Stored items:
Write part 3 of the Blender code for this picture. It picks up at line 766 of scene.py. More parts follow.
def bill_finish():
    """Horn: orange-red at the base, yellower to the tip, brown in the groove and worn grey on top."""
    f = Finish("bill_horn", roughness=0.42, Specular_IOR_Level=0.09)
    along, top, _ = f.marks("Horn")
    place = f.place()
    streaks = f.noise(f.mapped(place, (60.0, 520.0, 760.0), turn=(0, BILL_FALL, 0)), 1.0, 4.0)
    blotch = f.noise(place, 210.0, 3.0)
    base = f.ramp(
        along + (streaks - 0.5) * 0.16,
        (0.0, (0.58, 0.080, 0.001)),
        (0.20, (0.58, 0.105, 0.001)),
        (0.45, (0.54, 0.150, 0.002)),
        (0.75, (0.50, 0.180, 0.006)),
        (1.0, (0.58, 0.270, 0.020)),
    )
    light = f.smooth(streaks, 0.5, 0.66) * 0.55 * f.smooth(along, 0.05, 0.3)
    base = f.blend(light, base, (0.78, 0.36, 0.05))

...

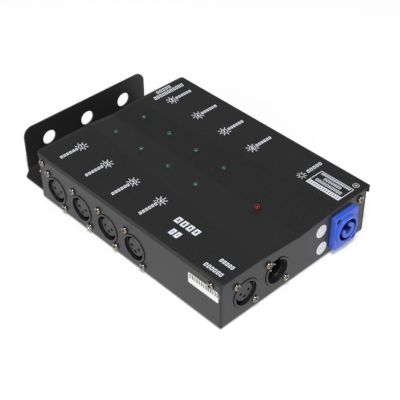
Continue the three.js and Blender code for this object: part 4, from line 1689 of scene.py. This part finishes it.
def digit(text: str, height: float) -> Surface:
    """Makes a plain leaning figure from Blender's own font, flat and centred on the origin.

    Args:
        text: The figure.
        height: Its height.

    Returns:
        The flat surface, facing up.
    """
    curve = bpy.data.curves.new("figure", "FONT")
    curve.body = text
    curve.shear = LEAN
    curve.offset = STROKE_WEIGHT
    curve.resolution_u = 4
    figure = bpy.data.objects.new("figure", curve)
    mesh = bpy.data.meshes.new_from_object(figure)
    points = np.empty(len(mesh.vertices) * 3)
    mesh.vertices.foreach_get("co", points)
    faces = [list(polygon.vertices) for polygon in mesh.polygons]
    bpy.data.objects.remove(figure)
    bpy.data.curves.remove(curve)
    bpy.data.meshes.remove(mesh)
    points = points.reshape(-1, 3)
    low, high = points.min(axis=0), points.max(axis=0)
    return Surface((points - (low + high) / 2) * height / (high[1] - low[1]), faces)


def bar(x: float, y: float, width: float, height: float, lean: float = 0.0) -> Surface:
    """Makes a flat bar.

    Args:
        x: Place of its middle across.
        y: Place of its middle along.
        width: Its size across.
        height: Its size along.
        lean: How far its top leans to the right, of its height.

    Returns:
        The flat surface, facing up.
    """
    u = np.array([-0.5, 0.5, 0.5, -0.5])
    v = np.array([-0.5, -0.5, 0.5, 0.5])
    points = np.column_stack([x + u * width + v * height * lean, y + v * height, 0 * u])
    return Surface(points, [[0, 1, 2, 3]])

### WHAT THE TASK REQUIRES
Return exactly the lines above from the line that has "Continue the three.js" through the line that has "height: Its height.", inclusive, and nothing else.

### RESPONSE
Continue the three.js and Blender code for this object: part 4, from line 1689 of scene.py. This part finishes it.
def digit(text: str, height: float) -> Surface:
    """Makes a plain leaning figure from Blender's own font, flat and centred on the origin.

    Args:
        text: The figure.
        height: Its height.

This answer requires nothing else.